Comment se fait-il que la glorieuse découverte de Darwin concernant la théorie de l'évolution et de la sélection naturelle puisse se transformer en cauchemar pour l'humanité ? C'est à cette question que le film de Hubert Sauper entreprend de répondre à sa manière.
La caméra, loin de toute neutralité, prend un ton méditatif ; avec son rythme lent, s'arrêtant longuement sur quelques séquences, elle se veut plus, ou plutôt autre, qu'un appareil qui se documente ; elle raconte, interroge, s'indigne et se révolte, peut être, en accélérant le rythme. L'histoire pourrait paraître ordinaire : une expérience scientifique menée par des chercheurs qui ont essayé de planter une espèce de poisson : la perche du Nil, dans le lac Victoria en Tanzanie.
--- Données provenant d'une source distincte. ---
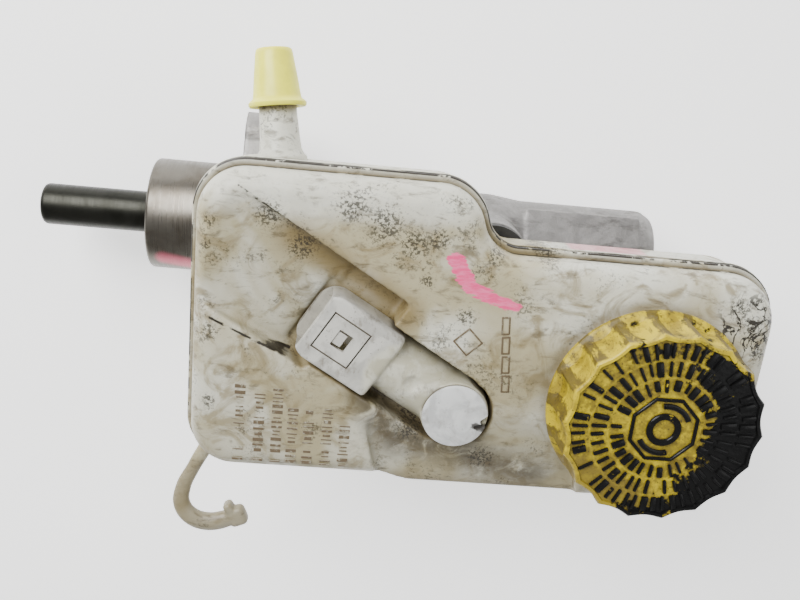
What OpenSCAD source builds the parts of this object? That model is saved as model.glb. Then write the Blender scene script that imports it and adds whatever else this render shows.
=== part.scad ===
// Tandem brake master cylinder with a moulded fluid reservoir on top.
// Origin: centre of the mounting flange's rear face, on the bore axis.
// +X runs along the bore towards the closed nose, +Z up towards the filler cap.

/* [Cylinder] */
// Diameter of the pressure bore
bore_d = 23.81; // [22.2:0.01:25.4]
// Radius of the machined spigot that enters the booster
spigot_r = 19.3; // [19:0.1:20.5]
// Length of the spigot behind the flange
spigot_len = 30.9; // [29:0.1:34]
// Outside radius of the cast barrel
barrel_r = 17; // [16.5:0.1:18]
// Outside radius of the slimmer nose
nose_r = 15.5; // [15:0.1:16.5]
// Distance from the flange face to the closed end
nose_end = 148; // [147:0.5:152]
// Distance between the two flange stud holes
stud_pitch = 60; // [56:0.5:66]
// Radius of a flange stud hole
stud_hole_r = 4.5; // [4:0.1:5]
// Thickness of the mounting flange
flange_t = 12; // [9:0.5:13]
// Tapping radius of a pipe outlet
outlet_r = 5.5; // [4.5:0.1:6]

/* [Pistons] */
// Radius of the steel stem that stands out of the spigot
stem_r = 7.2; // [6.5:0.1:7.5]
// Length of the stem behind the flange face
stem_reach = 69.3; // [60:0.1:75]
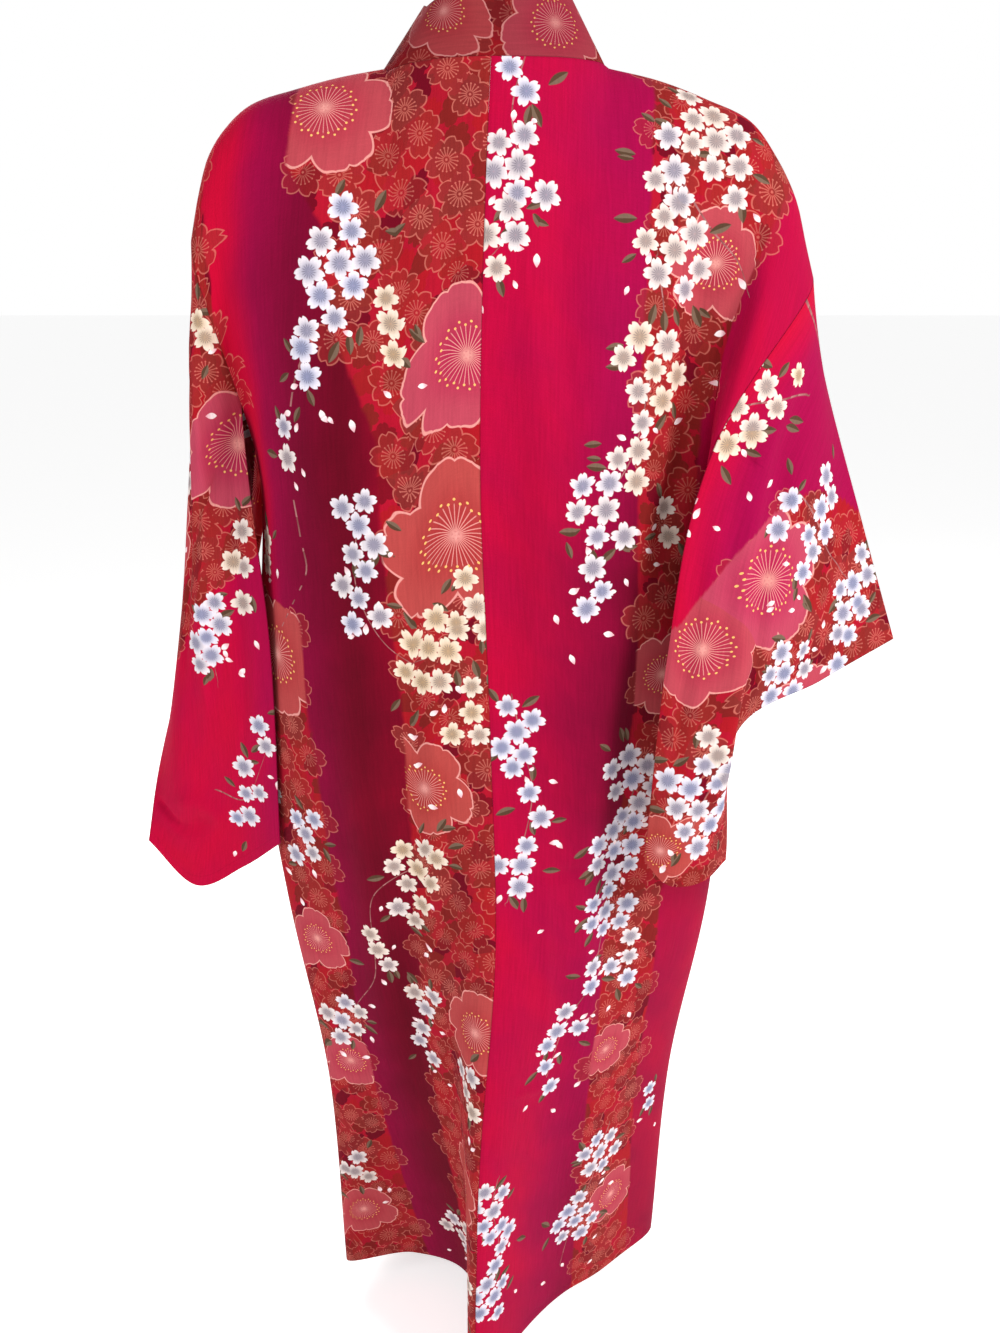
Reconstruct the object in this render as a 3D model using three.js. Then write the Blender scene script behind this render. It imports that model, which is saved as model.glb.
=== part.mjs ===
// A women's cotton yukata, filled out as worn, in millimetres, with +Z up.
// The origin is between the shoulders at the neck; -Y is the wearer's back and +X the wearer's right.
import * as THREE from 'three';

// Cloth and sewing
const CLOTH_WALL = 1.5;
const COLLAR_WALL = 2.6;
const SEAM_GAP = 0.3;
const ARMHOLE_GAP = 0.7;
// How far the left front stands off the right one, and where it rises to that
const FRONT_LAP = { height: 4.5, from: 5.95, within: 0.4, down: 0.3 };
const BAG_SEAM_DEPTH = 5.2;

// Main sizes
const UNDERARM_Z = -400;
const HEM_Z = -1430;
const NECK_HALF_WIDTH = 99;
const NECK_RAISE = 52;
const COLLAR_WIDTH = 62;
const SHOULDER_PULL = 250;
const ARM_PULL = 150;
const FALL_SHARE = 0.95;
// The collar's stand at the centre back, and how its backward lean lessens at the sides of the neck
const STANDING_BACK = 0.42;
const STANDING_TURN = 0.34;
const STANDING_UP = 0.91;

// How far each shoulder reaches from the neck, and how far it drops there
const RIGHT = { sign: 1, reach: 296, drop: 172, centre: 0, side: 2, frontStep: 1, line: 'right', lean: 0.52 };
const LEFT = { sign: -1, reach: 277, drop: 135, centre: 9, side: 6, frontStep: -1, line: 'left', lean: 0.66 };
const FRONT_CENTRE = 4;

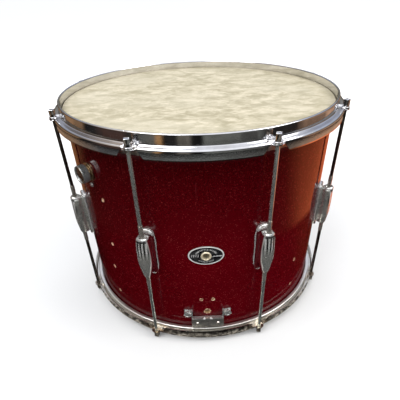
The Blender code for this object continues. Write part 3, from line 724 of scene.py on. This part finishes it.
def burr_mesh():
    """Chipped plastic and bare wood round each old screw hole."""
    rings = []
    for bearing, height, radius in BARE_HOLES:
        lip = rounded([
            (radius + 0.75, 0.04, 0.1), (radius + 0.25, 0.34, 0.15), (radius - 0.3, 0.2, 0.1),
            (radius - 0.3, -0.45, 0), (radius - 0.02, -0.45, 0), (radius - 0.02, -0.02, 0),
        ], True, 3)
        phase = random.random() * 6

        def chipped(angle, r, z, phase=phase):
            if z < 0.02:
                return r
            return r + 0.16 * sin(3 * angle + phase) + 0.1 * sin(7 * angle + 2 * phase)

        ring = lathe("lip", lip, 28, True, chipped)
        ring.transform(facing(bearing, height) @ shift(0, 0, WRAP_RADIUS))
        rings.append(ring)
    return smooth(joined("hole_lips", rings))


def burr_material():
    n = Material("chipped_edge")
    patch = n.noise(500.0, 3.0, 0.6)
    return n.made(
        n.mix(n.fade(patch, 0.42, 0.6), (0.2, 0.05, 0.03), (0.78, 0.58, 0.36)),
        n.fade(patch, 0.3, 0.7, 0.35, 0.6),
        n.bump(n.noise(1400.0), 0.3, 0.0003),
    )


piece("hole_lips", burr_mesh(), burr_material(), "sparkle_wrap")

FILM_TOP, FILM_UNDER, COLLAR_END = 308.0, 307.6, 304.0
FILM_PROFILE = [(20.0 * index, FILM_TOP) for index in range(9)]
FILM_PROFILE += [(175.0, FILM_TOP), (184.0, FILM_TOP)]
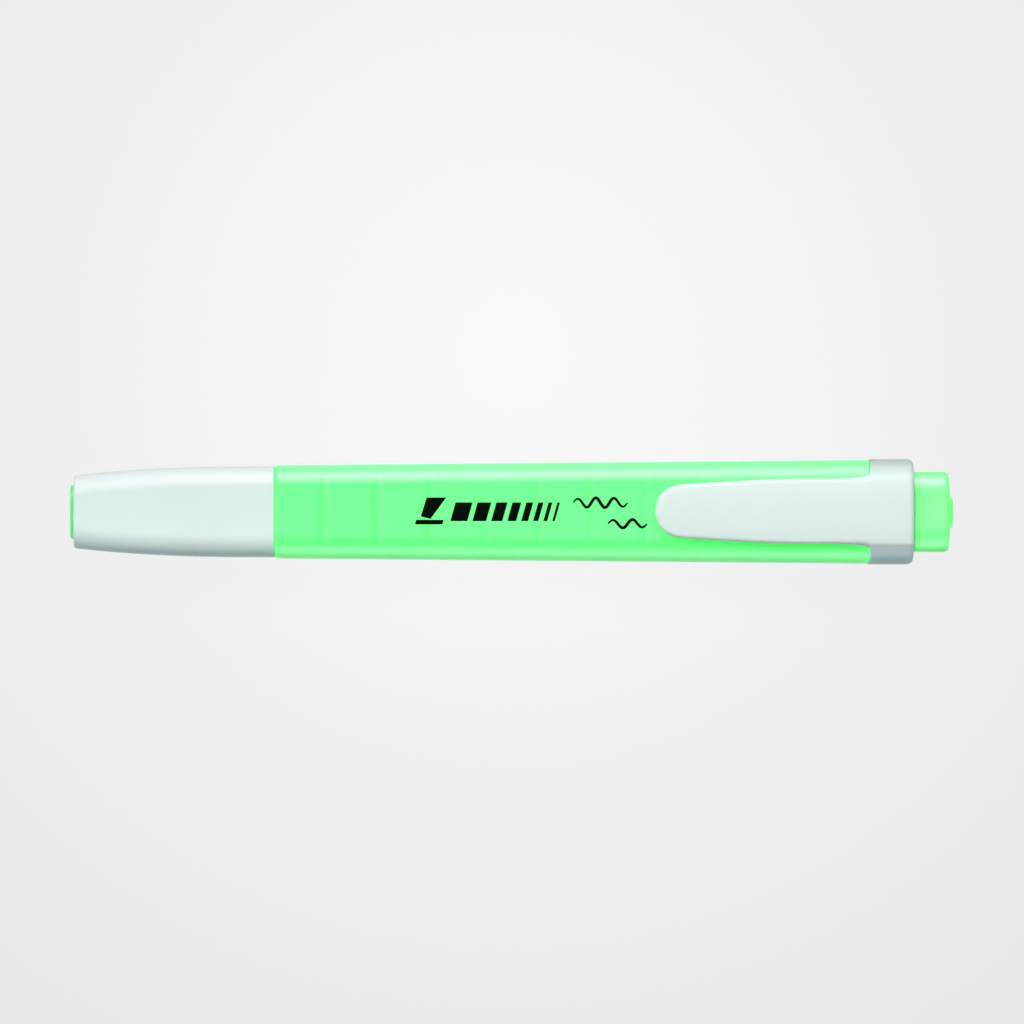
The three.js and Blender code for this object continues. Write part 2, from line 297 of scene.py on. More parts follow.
def remesh(piece, voxel, smoothing):
    """Fuses a piece's overlapping bodies into one skin of even quads and eases its edges."""
    voxels = piece.modifiers.new("fuse", "REMESH")
    voxels.mode = "VOXEL"
    voxels.voxel_size = voxel * MM
    voxels.use_smooth_shade = True
    smooth = piece.modifiers.new("ease", "SMOOTH")
    smooth.factor = 0.5
    smooth.iterations = smoothing
    depsgraph = bpy.context.evaluated_depsgraph_get()
    fused = bpy.data.meshes.new_from_object(piece.evaluated_get(depsgraph))
    piece.modifiers.clear()
    piece.data = fused
    fused.shade_smooth()


# ---- Shader nodes -------------------------------------------------------------------------


class Nodes:
    """A node tree with short calls for the nodes that the looks use."""

    def __init__(self, tree):
        self.tree = tree

    def node(self, kind, inputs=None, **settings):
        made = self.tree.nodes.new(kind)
        for key, value in settings.items():
            setattr(made, key, value)
        for key, value in (inputs or {}).items():
            if isinstance(value, bpy.types.NodeSocket):
                self.tree.links.new(value, made.inputs[key])
            else:
                made.inputs[key].default_value = value
        return made

    def ranged(self, value, low, high, start=0.3, end=0.7):
        """Maps a value from start..end to low..high."""
        inputs = {"Value": value, "From Min": start, "From Max": end, "To Min": low, "To Max": high}
        return self.node("ShaderNodeMapRange", inputs).outputs["Result"]

    def maths(self, operation, *values):
        return self.node("ShaderNodeMath", dict(enumerate(values)), operation=operation).outputs[0]

    def away(self, value, place):
        """How far a value is from a place."""
        return self.maths("ABSOLUTE", self.maths("SUBTRACT", value, place))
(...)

L'expérience a été accomplie avec succès, mais il s'avère que c'était un succès mortel ou un cadeau empoisonné. Le poisson a été un prédateur féroce, il s'est rapidement emparé du milieu pour en dévorer les autres espèces et menacer toute la diversité naturelle du lac. Mais encore, il a assujetti la vie de la population humaine qui, jusque là, y puisait ses ressources de vie. Elle est depuis condamnée à servir "la bête" avec une dépendance quasi-totale.
Au début du film, la caméra nous conduit à travers les rues d'une ville dont les bâtiments sont envahis d'enseignes publicitaires représentant la grande multinationale "coca cola". Le chemin aboutit à une grande place publique au milieu de la quelle est plantée, comme un édicule, et, dans des dimensions redoutables, une grosse bouteille de la fameuse boisson. L'aspect imposant de l'article est mis en évidence par un déploiement plus vaste de la camera qui laisse voir les bâtiments voisins : des maisons en bois et des boutiques miniscules et modestes. Cette comparaison qui inaugure le film, annonce le passage du réel au symbolique ; ce n'est en fait que la métaphore de la domination effective de la population par le capital mondial à partir du simple fait de l'introduction de la Perche du Nil.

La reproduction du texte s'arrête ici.